The can contained what the guy identified as one puny stewed tomato in juice. Some time after he eats the tomato he starts feeling weak. He goes to the doctor, and x-rays reveal that a lizard-like thing has hatched in his innards. The punch line is the doctor saying
the lizard is not eating him alive, “Apparently it only…drinks.”
It could be - the title didn’t ring a bell, but that 1971 publishing date could place it in my school’s library at the right time. I’ll have to track it down and see. I know I was reading a lot of Duncan’s semi-horror stuff then, so it would make sense.
I can remember reading a book around 1971 which I thought was called The Awakening, but it appears not. It was about a girl around age 13 who lived in Soviet Russia with her grandmother and sometimes her mother. I think the mother was sent off to a camp for awhile and came back pretty done in. Maybe the grandmother was religious, but the granddaughter was a good little soviet.
I have a book that I have vague memories of… Can’t remember all the plot points, but it will occasionally pop into my head. This thread made me think of it, and now it’s driving me crazy.

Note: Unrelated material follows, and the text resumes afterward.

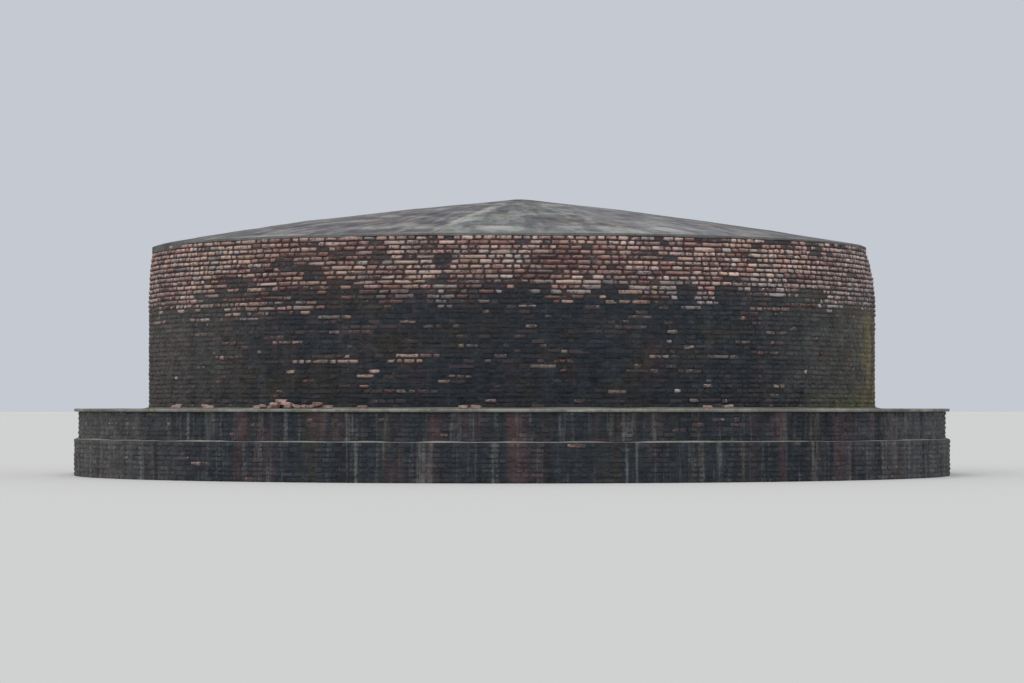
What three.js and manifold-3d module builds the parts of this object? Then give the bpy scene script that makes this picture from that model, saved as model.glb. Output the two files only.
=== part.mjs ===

It was about a guy who was being chased and hunted by another guy (or group… I can’t recall). The guy who was being chased used a number of different tricks to elude capture. I think one of the things he did was hide under sand, using a reed or hollow plant to breath through. I also remember a cave.
The title “Death Hunt” came to me, but that isn’t it. That is a Lee Marvin, Charles Bronson movie… Googling has turned up nothing, but I remember only vague plot points at this stage… It almost feels like a dream, but I did read this book when I was a kid, dammit!
(Why oh why did I click on this thread? I will be tortured all night!)
There was a book I read in the early 70s but may have been written earlier like in the 50s. I think it was a collection of stories (although each story may have just been a different chapter) about a boy who builds robots out of discarded tin cans. I remember he built a small one he named “Campbell” because it was made out of Campbell’s Soup cans.
This thread inspired me to do a Google search on a book I have wondered about for years. It involved kids, a babysitter and a magic bathtub. I think I found it! Mr. Pudgins. It does not seem to be available at our local library, but it is in print again. My kids might like it, maybe I will order a copy.